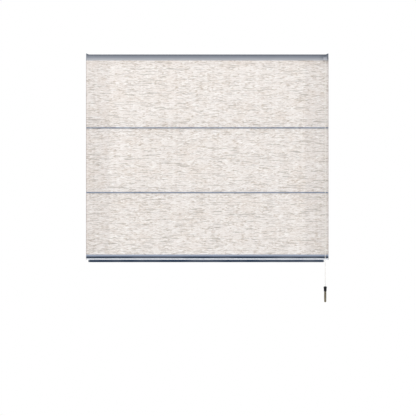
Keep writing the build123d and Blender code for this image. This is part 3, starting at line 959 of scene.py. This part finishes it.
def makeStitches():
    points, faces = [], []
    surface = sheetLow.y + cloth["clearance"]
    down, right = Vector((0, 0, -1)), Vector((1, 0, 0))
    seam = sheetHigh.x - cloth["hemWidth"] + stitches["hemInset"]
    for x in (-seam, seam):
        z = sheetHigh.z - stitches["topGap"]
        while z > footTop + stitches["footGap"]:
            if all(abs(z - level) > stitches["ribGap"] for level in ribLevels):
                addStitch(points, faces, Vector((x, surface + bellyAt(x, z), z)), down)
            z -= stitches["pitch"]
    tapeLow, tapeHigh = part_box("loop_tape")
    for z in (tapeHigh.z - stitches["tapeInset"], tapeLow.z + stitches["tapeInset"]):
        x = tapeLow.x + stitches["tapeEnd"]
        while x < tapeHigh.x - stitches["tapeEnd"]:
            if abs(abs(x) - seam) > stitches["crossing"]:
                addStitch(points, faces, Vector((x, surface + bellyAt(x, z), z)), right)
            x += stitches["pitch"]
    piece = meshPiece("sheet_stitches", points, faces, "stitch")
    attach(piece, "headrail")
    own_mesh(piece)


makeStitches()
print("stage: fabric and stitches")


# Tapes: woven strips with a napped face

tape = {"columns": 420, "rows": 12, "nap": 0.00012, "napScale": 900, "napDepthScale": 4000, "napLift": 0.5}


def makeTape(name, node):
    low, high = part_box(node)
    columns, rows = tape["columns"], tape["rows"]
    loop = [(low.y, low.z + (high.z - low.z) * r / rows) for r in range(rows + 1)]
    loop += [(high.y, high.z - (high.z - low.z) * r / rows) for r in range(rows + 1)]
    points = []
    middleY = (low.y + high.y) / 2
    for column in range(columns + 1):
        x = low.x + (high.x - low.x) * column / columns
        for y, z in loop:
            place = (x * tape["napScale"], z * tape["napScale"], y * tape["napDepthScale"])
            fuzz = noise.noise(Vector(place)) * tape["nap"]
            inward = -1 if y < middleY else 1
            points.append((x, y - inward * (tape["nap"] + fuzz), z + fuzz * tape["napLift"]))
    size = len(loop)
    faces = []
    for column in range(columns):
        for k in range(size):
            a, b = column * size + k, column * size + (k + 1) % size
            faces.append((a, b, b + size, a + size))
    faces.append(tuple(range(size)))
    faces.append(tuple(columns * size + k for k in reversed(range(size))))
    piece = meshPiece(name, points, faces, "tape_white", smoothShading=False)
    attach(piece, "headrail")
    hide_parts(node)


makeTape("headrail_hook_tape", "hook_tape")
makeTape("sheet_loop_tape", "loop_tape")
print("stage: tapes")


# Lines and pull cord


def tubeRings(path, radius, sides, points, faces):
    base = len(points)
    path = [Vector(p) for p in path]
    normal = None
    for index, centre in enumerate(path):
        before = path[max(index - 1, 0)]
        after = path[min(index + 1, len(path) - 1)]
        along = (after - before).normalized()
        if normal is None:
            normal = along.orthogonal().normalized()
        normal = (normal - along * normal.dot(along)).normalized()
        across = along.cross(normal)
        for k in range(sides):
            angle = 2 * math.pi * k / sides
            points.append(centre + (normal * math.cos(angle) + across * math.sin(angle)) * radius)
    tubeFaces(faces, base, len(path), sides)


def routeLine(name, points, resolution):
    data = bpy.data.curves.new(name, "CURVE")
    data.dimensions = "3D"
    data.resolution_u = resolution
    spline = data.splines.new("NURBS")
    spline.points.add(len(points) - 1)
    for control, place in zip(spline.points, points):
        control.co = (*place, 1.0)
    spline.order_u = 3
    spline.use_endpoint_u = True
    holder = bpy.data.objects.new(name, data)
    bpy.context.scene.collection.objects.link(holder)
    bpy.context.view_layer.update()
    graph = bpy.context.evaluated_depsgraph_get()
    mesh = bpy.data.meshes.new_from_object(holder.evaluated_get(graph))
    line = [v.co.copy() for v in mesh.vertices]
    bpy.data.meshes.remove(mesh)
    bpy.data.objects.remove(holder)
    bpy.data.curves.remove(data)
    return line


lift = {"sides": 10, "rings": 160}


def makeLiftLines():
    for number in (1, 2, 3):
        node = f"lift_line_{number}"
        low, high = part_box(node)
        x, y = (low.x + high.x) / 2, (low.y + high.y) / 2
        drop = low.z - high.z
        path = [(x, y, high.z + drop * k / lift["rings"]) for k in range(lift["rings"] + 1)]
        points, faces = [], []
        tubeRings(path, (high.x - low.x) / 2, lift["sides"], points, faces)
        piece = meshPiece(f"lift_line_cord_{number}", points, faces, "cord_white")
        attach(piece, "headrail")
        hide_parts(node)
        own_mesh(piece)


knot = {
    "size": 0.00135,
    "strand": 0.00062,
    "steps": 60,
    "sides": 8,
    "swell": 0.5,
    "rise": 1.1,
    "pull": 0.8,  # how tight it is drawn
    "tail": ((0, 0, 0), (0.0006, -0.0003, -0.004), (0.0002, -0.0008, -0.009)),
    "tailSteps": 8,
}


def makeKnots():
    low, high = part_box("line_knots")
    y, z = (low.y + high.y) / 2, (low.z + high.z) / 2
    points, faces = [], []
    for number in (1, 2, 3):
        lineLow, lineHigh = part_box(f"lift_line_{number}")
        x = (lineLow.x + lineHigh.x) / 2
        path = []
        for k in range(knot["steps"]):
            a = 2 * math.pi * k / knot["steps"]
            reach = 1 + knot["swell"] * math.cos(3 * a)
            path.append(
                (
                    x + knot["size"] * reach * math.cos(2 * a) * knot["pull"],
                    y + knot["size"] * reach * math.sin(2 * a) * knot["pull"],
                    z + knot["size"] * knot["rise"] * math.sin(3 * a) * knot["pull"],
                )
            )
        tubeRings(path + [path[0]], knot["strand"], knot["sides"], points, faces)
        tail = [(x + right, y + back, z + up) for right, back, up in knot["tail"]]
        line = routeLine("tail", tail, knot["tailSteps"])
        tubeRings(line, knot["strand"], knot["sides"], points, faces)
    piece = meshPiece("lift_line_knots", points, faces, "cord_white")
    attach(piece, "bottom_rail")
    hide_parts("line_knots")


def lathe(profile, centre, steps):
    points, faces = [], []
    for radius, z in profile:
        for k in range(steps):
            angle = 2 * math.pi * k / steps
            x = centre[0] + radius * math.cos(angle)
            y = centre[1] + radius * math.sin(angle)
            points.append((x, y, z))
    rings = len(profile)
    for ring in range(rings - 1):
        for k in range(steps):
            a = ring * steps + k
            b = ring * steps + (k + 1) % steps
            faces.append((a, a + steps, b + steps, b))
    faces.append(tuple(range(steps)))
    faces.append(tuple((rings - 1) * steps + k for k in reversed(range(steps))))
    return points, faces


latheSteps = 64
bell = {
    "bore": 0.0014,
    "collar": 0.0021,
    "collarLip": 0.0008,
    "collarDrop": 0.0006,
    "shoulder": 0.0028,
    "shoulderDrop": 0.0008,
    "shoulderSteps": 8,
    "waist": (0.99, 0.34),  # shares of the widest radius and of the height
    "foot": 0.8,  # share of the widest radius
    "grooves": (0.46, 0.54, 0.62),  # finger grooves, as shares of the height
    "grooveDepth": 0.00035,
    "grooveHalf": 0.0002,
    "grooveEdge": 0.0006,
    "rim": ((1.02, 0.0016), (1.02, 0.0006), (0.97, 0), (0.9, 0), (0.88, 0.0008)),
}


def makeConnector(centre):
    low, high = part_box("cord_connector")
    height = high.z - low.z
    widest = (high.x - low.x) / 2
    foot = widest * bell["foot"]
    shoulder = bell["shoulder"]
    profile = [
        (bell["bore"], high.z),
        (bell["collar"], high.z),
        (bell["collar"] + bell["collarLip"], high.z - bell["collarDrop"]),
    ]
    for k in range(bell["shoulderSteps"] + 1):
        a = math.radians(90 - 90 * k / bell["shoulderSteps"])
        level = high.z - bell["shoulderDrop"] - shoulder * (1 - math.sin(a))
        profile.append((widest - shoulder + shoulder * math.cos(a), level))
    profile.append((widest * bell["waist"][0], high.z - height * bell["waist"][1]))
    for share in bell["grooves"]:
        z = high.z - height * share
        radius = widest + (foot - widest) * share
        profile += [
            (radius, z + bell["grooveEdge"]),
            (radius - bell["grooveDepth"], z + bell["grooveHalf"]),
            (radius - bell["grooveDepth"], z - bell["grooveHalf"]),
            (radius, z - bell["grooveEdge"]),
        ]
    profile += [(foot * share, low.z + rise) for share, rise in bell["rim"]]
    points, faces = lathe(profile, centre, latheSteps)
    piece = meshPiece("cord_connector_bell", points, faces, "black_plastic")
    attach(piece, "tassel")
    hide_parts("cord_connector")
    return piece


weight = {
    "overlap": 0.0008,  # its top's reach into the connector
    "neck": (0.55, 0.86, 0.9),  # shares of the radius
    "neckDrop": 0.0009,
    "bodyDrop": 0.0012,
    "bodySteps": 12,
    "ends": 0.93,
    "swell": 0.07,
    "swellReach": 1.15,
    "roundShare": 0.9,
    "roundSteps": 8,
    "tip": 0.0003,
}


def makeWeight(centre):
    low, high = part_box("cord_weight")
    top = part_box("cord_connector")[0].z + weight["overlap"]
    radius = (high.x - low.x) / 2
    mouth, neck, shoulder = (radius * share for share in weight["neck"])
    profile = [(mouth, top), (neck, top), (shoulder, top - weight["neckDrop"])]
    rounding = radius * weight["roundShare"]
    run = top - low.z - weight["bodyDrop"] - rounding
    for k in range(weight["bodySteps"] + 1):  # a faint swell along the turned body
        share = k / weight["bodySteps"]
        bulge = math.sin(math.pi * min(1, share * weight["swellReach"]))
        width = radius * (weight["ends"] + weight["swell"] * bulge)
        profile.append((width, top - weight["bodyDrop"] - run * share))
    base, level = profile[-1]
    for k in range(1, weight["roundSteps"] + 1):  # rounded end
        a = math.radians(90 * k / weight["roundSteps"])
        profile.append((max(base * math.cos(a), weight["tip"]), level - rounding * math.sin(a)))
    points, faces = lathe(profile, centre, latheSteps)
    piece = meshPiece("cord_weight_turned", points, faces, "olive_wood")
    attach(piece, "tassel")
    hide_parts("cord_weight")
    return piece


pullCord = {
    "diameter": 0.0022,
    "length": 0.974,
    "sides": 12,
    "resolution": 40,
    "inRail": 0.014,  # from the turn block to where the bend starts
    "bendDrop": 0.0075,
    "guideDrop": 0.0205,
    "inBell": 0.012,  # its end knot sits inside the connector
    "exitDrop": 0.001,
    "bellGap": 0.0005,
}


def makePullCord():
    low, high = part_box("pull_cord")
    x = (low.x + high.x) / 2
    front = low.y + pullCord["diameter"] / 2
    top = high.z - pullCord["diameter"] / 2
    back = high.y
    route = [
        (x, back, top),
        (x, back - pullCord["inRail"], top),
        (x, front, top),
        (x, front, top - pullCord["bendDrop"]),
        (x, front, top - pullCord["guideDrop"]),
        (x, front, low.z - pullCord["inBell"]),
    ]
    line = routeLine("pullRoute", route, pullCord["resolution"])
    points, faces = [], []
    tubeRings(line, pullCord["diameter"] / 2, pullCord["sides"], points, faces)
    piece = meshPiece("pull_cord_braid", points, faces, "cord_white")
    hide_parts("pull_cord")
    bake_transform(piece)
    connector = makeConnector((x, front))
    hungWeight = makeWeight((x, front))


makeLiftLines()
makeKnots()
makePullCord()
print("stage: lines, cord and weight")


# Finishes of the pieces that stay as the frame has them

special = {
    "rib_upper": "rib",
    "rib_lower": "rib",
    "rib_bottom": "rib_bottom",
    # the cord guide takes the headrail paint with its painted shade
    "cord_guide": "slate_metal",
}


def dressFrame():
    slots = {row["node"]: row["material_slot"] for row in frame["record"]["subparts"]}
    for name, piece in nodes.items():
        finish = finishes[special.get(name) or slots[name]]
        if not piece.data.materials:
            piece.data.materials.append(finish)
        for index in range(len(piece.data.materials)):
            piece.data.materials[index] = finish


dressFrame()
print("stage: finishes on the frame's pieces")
━━━━━━━━━━━━━━━━━━━━
State the number of lines in the data that include the string "overlap", and add nothing else.

2